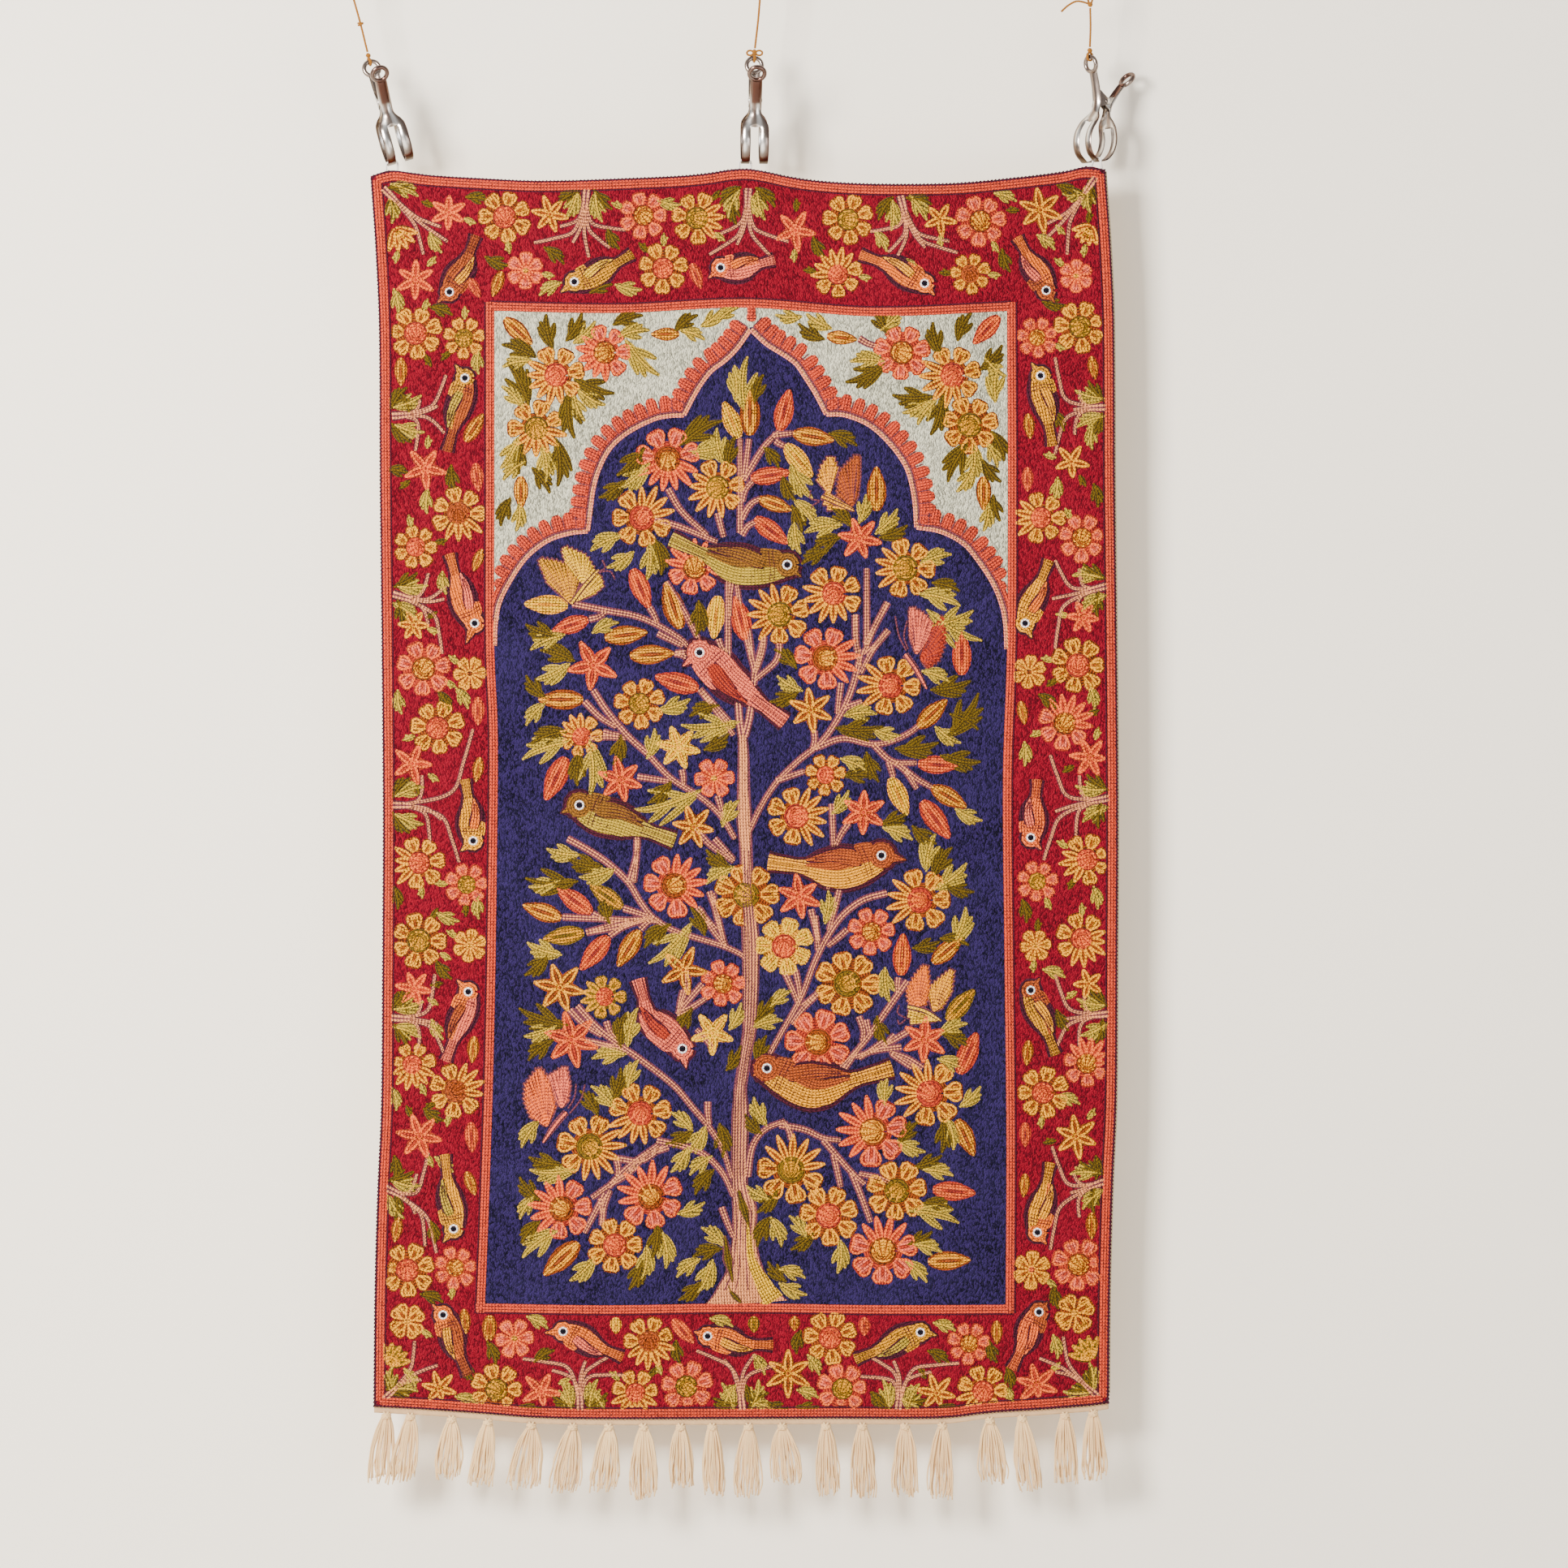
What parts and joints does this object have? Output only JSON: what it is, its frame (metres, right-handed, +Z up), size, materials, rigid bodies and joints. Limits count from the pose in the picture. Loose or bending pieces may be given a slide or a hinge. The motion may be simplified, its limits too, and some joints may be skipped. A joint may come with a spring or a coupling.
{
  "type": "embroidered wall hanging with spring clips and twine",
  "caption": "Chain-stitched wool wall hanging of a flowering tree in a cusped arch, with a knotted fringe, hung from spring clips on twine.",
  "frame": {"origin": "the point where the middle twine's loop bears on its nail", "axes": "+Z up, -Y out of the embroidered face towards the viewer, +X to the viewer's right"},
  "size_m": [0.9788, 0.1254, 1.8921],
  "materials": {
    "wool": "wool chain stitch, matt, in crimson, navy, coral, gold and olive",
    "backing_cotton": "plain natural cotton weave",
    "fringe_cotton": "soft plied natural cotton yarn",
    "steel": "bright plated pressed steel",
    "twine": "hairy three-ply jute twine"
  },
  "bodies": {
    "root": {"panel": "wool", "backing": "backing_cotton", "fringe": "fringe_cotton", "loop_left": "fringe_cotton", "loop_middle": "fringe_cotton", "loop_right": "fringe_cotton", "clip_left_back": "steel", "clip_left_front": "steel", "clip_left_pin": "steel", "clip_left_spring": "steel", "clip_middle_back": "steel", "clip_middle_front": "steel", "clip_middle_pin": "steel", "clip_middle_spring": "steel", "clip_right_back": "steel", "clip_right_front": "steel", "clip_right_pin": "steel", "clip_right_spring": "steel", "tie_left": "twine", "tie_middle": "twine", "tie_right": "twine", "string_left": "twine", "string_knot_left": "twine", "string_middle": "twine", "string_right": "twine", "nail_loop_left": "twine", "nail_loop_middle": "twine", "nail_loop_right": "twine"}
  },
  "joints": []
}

==

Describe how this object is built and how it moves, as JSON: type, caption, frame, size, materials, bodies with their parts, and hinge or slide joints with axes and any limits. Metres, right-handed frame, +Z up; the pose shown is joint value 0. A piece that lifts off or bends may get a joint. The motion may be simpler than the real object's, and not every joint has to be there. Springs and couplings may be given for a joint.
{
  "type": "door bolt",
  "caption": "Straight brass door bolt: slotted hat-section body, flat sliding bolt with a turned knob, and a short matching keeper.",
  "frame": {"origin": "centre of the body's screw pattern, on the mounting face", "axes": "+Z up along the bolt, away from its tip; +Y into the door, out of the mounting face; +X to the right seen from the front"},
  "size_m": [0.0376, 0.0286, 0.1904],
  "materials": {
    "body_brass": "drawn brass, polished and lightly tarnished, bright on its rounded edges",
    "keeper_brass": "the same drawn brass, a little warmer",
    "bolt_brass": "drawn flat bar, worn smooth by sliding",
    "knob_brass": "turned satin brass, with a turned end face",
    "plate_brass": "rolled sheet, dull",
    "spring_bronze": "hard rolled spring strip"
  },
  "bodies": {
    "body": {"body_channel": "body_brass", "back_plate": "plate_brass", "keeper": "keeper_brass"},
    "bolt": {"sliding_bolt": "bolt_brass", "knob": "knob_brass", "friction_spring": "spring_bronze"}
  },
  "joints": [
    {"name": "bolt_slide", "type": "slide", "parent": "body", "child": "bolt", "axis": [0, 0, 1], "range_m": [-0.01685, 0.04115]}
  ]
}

--

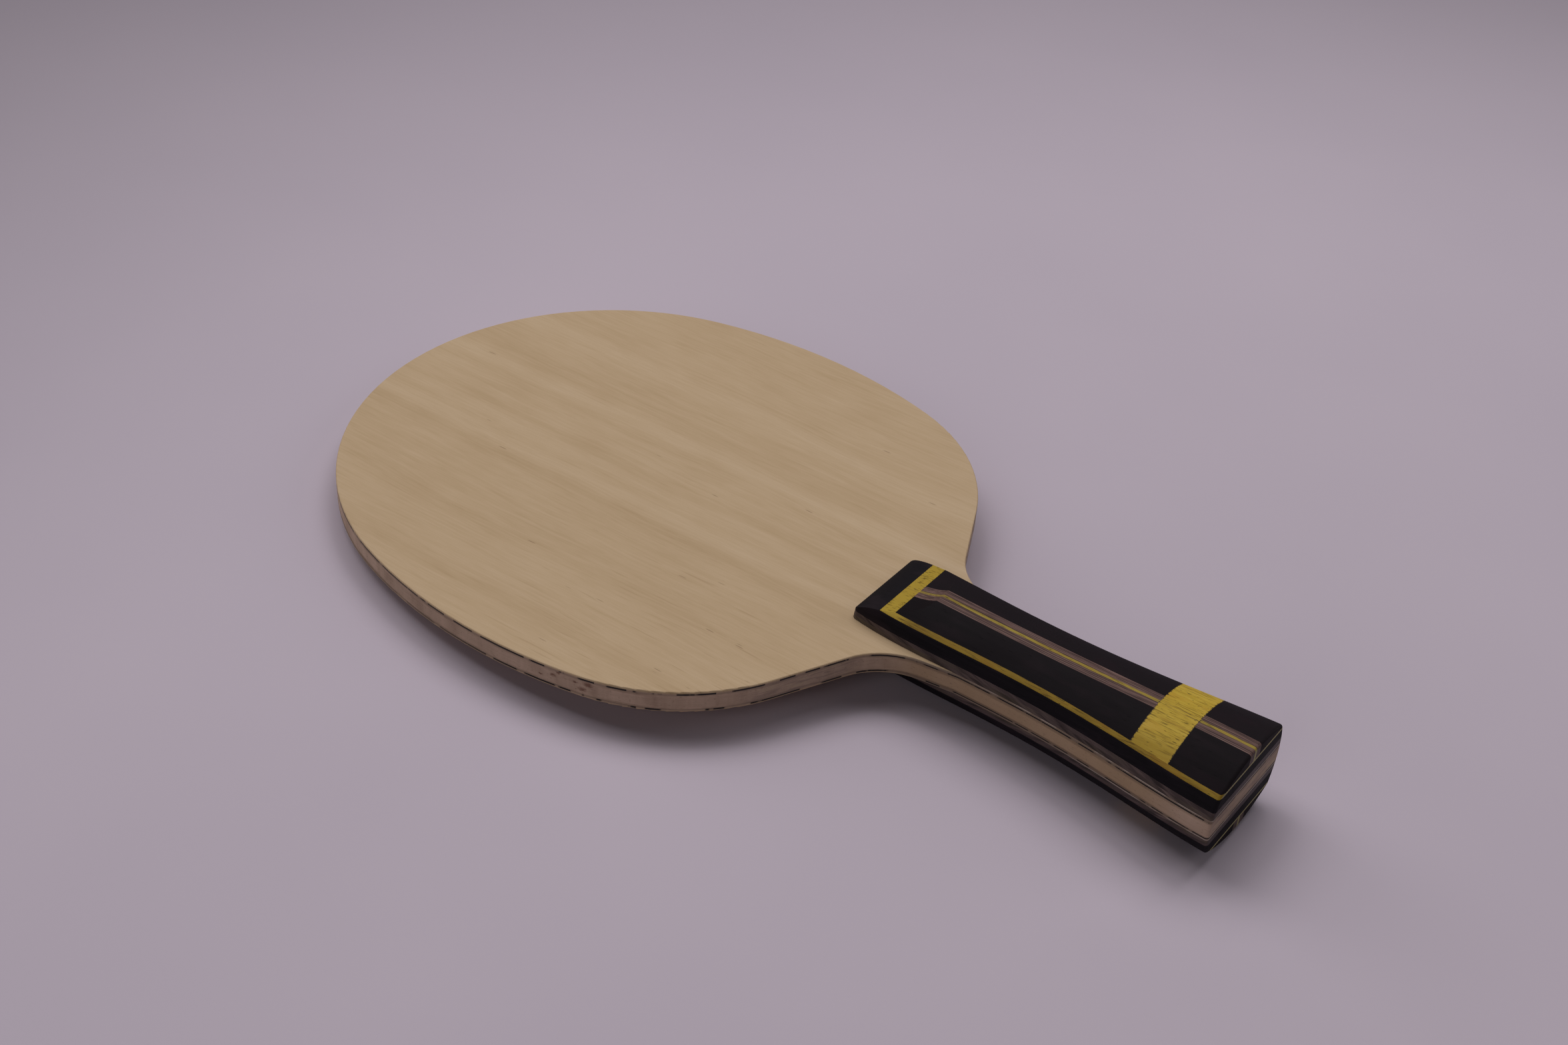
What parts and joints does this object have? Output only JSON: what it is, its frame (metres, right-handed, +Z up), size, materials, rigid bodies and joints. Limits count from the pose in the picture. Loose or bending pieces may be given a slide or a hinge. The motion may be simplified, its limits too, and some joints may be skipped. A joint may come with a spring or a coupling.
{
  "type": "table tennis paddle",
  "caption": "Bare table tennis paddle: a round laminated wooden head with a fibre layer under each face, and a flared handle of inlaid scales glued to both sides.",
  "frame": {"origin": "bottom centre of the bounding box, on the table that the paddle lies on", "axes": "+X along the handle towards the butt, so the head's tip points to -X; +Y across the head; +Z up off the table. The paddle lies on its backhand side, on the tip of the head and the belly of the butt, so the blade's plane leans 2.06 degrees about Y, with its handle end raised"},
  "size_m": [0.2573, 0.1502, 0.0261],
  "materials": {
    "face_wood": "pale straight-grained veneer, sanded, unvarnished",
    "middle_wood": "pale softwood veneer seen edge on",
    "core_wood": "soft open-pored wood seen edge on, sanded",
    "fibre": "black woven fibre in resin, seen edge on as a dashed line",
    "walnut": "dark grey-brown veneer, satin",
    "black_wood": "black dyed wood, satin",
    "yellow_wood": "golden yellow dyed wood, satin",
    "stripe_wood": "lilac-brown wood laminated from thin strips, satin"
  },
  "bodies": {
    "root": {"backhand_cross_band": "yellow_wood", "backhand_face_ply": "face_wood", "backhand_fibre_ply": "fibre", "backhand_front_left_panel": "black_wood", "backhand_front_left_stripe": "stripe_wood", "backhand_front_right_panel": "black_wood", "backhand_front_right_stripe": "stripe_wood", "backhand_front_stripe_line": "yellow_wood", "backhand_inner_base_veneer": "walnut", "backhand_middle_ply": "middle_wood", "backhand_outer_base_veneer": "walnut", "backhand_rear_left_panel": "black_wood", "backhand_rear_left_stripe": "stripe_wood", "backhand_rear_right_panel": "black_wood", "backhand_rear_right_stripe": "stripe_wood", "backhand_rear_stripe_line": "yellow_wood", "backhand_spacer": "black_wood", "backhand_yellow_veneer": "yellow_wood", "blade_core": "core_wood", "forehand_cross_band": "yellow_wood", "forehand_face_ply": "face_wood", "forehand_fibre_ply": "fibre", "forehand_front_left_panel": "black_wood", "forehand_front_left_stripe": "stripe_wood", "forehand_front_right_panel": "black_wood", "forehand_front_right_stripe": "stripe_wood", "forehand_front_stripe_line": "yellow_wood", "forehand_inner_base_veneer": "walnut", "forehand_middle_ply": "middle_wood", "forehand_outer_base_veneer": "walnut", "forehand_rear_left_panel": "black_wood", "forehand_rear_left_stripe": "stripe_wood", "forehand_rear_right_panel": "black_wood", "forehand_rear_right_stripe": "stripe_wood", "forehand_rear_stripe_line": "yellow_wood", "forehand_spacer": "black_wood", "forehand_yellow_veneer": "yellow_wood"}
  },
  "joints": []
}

* Exercise objective
Out of the preceding entries, pull every line containing the string "from".

* Solution for this task
What parts and joints does this object have? Output only JSON: what it is, its frame (metres, right-handed, +Z up), size, materials, rigid bodies and joints. Limits count from the pose in the picture. Loose or bending pieces may be given a slide or a hinge. The motion may be simplified, its limits too, and some joints may be skipped. A joint may come with a spring or a coupling.
  "caption": "Chain-stitched wool wall hanging of a flowering tree in a cusped arch, with a knotted fringe, hung from spring clips on twine.",
  "frame": {"origin": "centre of the body's screw pattern, on the mounting face", "axes": "+Z up along the bolt, away from its tip; +Y into the door, out of the mounting face; +X to the right seen from the front"},
What parts and joints does this object have? Output only JSON: what it is, its frame (metres, right-handed, +Z up), size, materials, rigid bodies and joints. Limits count from the pose in the picture. Loose or bending pieces may be given a slide or a hinge. The motion may be simplified, its limits too, and some joints may be skipped. A joint may come with a spring or a coupling.
    "stripe_wood": "lilac-brown wood laminated from thin strips, satin"